> [DATASET EXCERPTS]
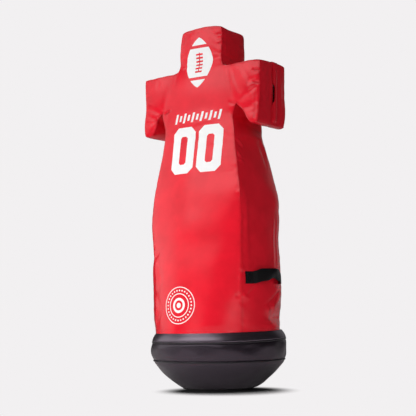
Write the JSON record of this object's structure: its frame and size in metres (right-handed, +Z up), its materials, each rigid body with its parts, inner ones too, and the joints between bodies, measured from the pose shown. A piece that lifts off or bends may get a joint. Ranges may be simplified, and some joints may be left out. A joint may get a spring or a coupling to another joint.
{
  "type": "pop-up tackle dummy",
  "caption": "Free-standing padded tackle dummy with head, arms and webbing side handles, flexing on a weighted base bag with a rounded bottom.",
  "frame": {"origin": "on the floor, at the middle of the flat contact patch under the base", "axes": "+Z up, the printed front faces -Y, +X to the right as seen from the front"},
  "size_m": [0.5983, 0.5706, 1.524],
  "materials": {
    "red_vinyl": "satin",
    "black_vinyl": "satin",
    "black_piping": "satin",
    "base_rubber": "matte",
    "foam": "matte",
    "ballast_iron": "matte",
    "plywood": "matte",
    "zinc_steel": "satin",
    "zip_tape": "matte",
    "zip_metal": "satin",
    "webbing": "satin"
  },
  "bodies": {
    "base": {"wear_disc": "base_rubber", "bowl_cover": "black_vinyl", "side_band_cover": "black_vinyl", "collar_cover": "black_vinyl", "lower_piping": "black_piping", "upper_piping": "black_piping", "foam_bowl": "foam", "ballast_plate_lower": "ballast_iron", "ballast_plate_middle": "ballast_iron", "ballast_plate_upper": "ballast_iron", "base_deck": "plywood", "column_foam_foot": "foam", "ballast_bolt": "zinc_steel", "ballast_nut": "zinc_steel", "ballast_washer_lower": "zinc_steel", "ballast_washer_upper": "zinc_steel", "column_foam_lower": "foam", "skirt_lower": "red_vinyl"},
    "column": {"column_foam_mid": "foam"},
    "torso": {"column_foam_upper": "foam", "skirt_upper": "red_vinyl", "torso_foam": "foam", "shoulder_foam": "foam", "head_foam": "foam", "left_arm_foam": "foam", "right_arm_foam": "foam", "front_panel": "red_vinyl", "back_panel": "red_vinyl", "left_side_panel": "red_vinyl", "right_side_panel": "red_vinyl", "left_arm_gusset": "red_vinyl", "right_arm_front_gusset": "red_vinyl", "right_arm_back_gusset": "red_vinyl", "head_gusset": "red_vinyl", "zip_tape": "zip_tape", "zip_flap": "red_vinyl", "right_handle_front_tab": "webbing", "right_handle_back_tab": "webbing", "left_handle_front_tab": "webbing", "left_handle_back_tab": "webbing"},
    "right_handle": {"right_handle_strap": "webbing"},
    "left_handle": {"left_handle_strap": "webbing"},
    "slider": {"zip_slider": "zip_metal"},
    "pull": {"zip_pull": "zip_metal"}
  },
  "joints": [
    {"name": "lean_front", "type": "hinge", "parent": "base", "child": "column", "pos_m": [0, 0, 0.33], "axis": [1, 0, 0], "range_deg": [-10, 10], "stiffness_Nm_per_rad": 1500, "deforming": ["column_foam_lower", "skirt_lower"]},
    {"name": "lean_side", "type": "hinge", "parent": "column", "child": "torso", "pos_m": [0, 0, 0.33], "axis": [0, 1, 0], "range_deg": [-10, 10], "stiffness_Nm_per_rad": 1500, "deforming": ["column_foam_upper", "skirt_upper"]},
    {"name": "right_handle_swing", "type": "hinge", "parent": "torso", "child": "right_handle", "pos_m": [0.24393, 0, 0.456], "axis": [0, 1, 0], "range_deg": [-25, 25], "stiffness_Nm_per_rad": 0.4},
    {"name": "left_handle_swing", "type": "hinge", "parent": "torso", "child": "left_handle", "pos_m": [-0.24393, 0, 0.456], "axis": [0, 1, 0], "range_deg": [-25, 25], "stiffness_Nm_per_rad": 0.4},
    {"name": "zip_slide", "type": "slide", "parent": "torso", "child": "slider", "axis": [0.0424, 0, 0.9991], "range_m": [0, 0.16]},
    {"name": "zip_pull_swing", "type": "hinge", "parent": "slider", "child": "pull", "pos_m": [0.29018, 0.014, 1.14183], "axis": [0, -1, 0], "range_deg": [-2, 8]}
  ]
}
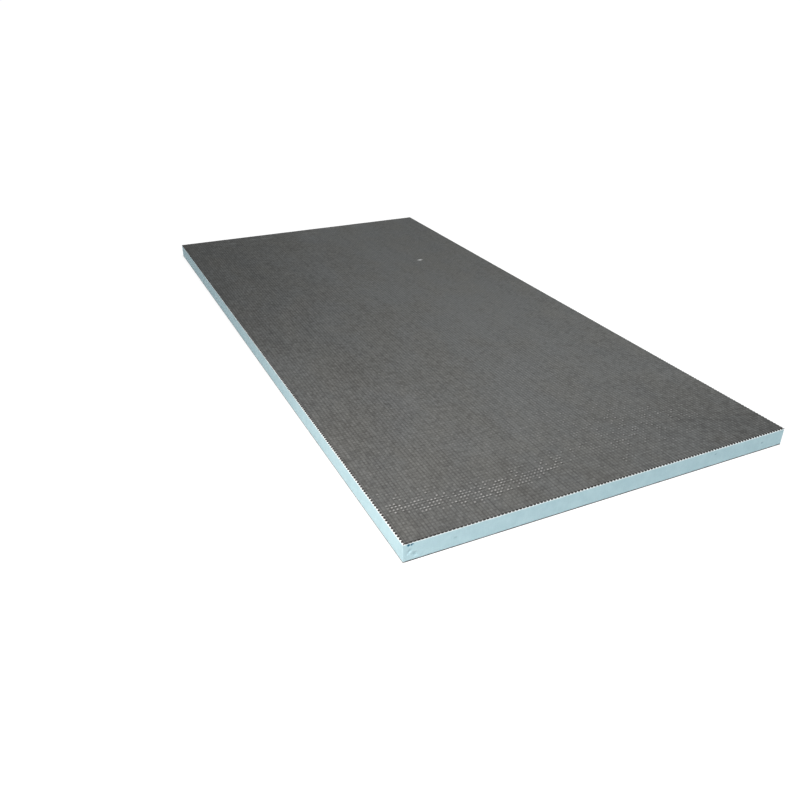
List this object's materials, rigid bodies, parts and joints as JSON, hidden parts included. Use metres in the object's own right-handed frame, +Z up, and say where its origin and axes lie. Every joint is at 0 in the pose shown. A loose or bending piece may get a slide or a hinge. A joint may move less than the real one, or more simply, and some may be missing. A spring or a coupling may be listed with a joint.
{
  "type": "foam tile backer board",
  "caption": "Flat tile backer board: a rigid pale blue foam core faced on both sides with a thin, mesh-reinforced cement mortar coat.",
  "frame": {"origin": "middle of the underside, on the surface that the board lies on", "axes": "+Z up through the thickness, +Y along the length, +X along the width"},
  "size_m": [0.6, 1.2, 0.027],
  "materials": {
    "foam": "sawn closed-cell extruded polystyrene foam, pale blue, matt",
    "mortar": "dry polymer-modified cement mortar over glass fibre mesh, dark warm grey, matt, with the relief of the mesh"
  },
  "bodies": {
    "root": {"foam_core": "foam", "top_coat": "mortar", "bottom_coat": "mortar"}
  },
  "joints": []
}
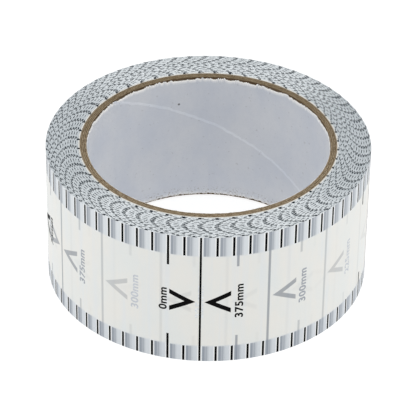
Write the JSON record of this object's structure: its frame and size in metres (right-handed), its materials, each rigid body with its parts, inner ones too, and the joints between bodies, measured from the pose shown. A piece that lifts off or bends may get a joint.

> [WRITTEN INSTRUCTION] Extract the listing in its entirety, matching it exactly.

> [RESULT]
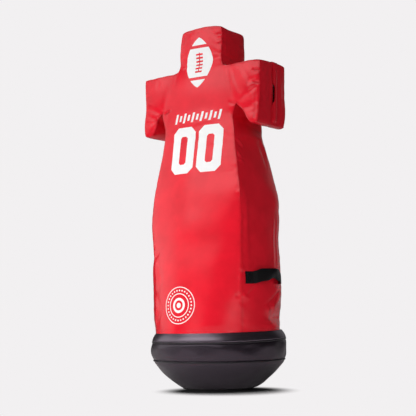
Write the JSON record of this object's structure: its frame and size in metres (right-handed, +Z up), its materials, each rigid body with its parts, inner ones too, and the joints between bodies, measured from the pose shown. A piece that lifts off or bends may get a joint. Ranges may be simplified, and some joints may be left out. A joint may get a spring or a coupling to another joint.
{
  "type": "pop-up tackle dummy",
  "caption": "Free-standing padded tackle dummy with head, arms and webbing side handles, flexing on a weighted base bag with a rounded bottom.",
  "frame": {"origin": "on the floor, at the middle of the flat contact patch under the base", "axes": "+Z up, the printed front faces -Y, +X to the right as seen from the front"},
  "size_m": [0.5983, 0.5706, 1.524],
  "materials": {
    "red_vinyl": "satin",
    "black_vinyl": "satin",
    "black_piping": "satin",
    "base_rubber": "matte",
    "foam": "matte",
    "ballast_iron": "matte",
    "plywood": "matte",
    "zinc_steel": "satin",
    "zip_tape": "matte",
    "zip_metal": "satin",
    "webbing": "satin"
  },
  "bodies": {
    "base": {"wear_disc": "base_rubber", "bowl_cover": "black_vinyl", "side_band_cover": "black_vinyl", "collar_cover": "black_vinyl", "lower_piping": "black_piping", "upper_piping": "black_piping", "foam_bowl": "foam", "ballast_plate_lower": "ballast_iron", "ballast_plate_middle": "ballast_iron", "ballast_plate_upper": "ballast_iron", "base_deck": "plywood", "column_foam_foot": "foam", "ballast_bolt": "zinc_steel", "ballast_nut": "zinc_steel", "ballast_washer_lower": "zinc_steel", "ballast_washer_upper": "zinc_steel", "column_foam_lower": "foam", "skirt_lower": "red_vinyl"},
    "column": {"column_foam_mid": "foam"},
    "torso": {"column_foam_upper": "foam", "skirt_upper": "red_vinyl", "torso_foam": "foam", "shoulder_foam": "foam", "head_foam": "foam", "left_arm_foam": "foam", "right_arm_foam": "foam", "front_panel": "red_vinyl", "back_panel": "red_vinyl", "left_side_panel": "red_vinyl", "right_side_panel": "red_vinyl", "left_arm_gusset": "red_vinyl", "right_arm_front_gusset": "red_vinyl", "right_arm_back_gusset": "red_vinyl", "head_gusset": "red_vinyl", "zip_tape": "zip_tape", "zip_flap": "red_vinyl", "right_handle_front_tab": "webbing", "right_handle_back_tab": "webbing", "left_handle_front_tab": "webbing", "left_handle_back_tab": "webbing"},
    "right_handle": {"right_handle_strap": "webbing"},
    "left_handle": {"left_handle_strap": "webbing"},
    "slider": {"zip_slider": "zip_metal"},
    "pull": {"zip_pull": "zip_metal"}
  },
  "joints": [
    {"name": "lean_front", "type": "hinge", "parent": "base", "child": "column", "pos_m": [0, 0, 0.33], "axis": [1, 0, 0], "range_deg": [-10, 10], "stiffness_Nm_per_rad": 1500, "deforming": ["column_foam_lower", "skirt_lower"]},
    {"name": "lean_side", "type": "hinge", "parent": "column", "child": "torso", "pos_m": [0, 0, 0.33], "axis": [0, 1, 0], "range_deg": [-10, 10], "stiffness_Nm_per_rad": 1500, "deforming": ["column_foam_upper", "skirt_upper"]},
    {"name": "right_handle_swing", "type": "hinge", "parent": "torso", "child": "right_handle", "pos_m": [0.24393, 0, 0.456], "axis": [0, 1, 0], "range_deg": [-25, 25], "stiffness_Nm_per_rad": 0.4},
    {"name": "left_handle_swing", "type": "hinge", "parent": "torso", "child": "left_handle", "pos_m": [-0.24393, 0, 0.456], "axis": [0, 1, 0], "range_deg": [-25, 25], "stiffness_Nm_per_rad": 0.4},
    {"name": "zip_slide", "type": "slide", "parent": "torso", "child": "slider", "axis": [0.0424, 0, 0.9991], "range_m": [0, 0.16]},
    {"name": "zip_pull_swing", "type": "hinge", "parent": "slider", "child": "pull", "pos_m": [0.29018, 0.014, 1.14183], "axis": [0, -1, 0], "range_deg": [-2, 8]}
  ]
}
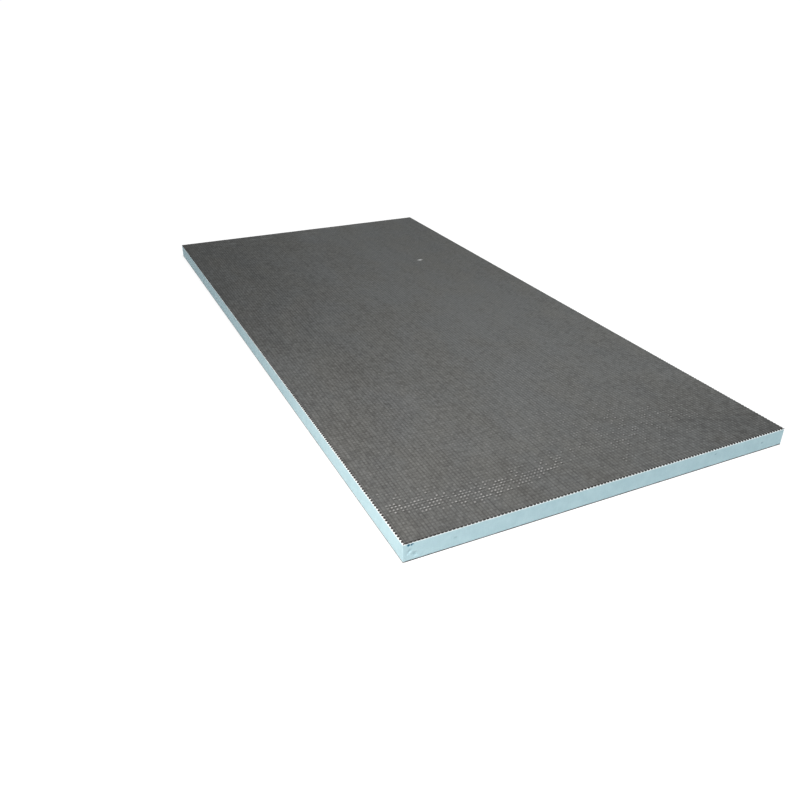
List this object's materials, rigid bodies, parts and joints as JSON, hidden parts included. Use metres in the object's own right-handed frame, +Z up, and say where its origin and axes lie. Every joint is at 0 in the pose shown. A loose or bending piece may get a slide or a hinge. A joint may move less than the real one, or more simply, and some may be missing. A spring or a coupling may be listed with a joint.
{
  "type": "foam tile backer board",
  "caption": "Flat tile backer board: a rigid pale blue foam core faced on both sides with a thin, mesh-reinforced cement mortar coat.",
  "frame": {"origin": "middle of the underside, on the surface that the board lies on", "axes": "+Z up through the thickness, +Y along the length, +X along the width"},
  "size_m": [0.6, 1.2, 0.027],
  "materials": {
    "foam": "sawn closed-cell extruded polystyrene foam, pale blue, matt",
    "mortar": "dry polymer-modified cement mortar over glass fibre mesh, dark warm grey, matt, with the relief of the mesh"
  },
  "bodies": {
    "root": {"foam_core": "foam", "top_coat": "mortar", "bottom_coat": "mortar"}
  },
  "joints": []
}
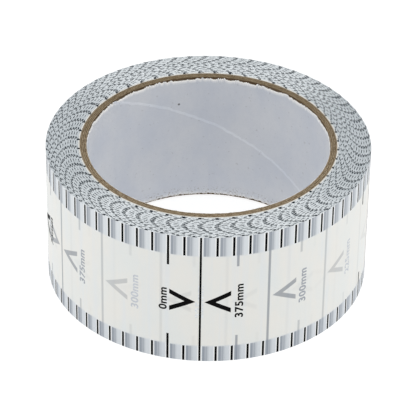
Write the JSON record of this object's structure: its frame and size in metres (right-handed), its materials, each rigid body with its parts, inner ones too, and the joints between bodies, measured from the pose shown. A piece that lifts off or bends may get a joint.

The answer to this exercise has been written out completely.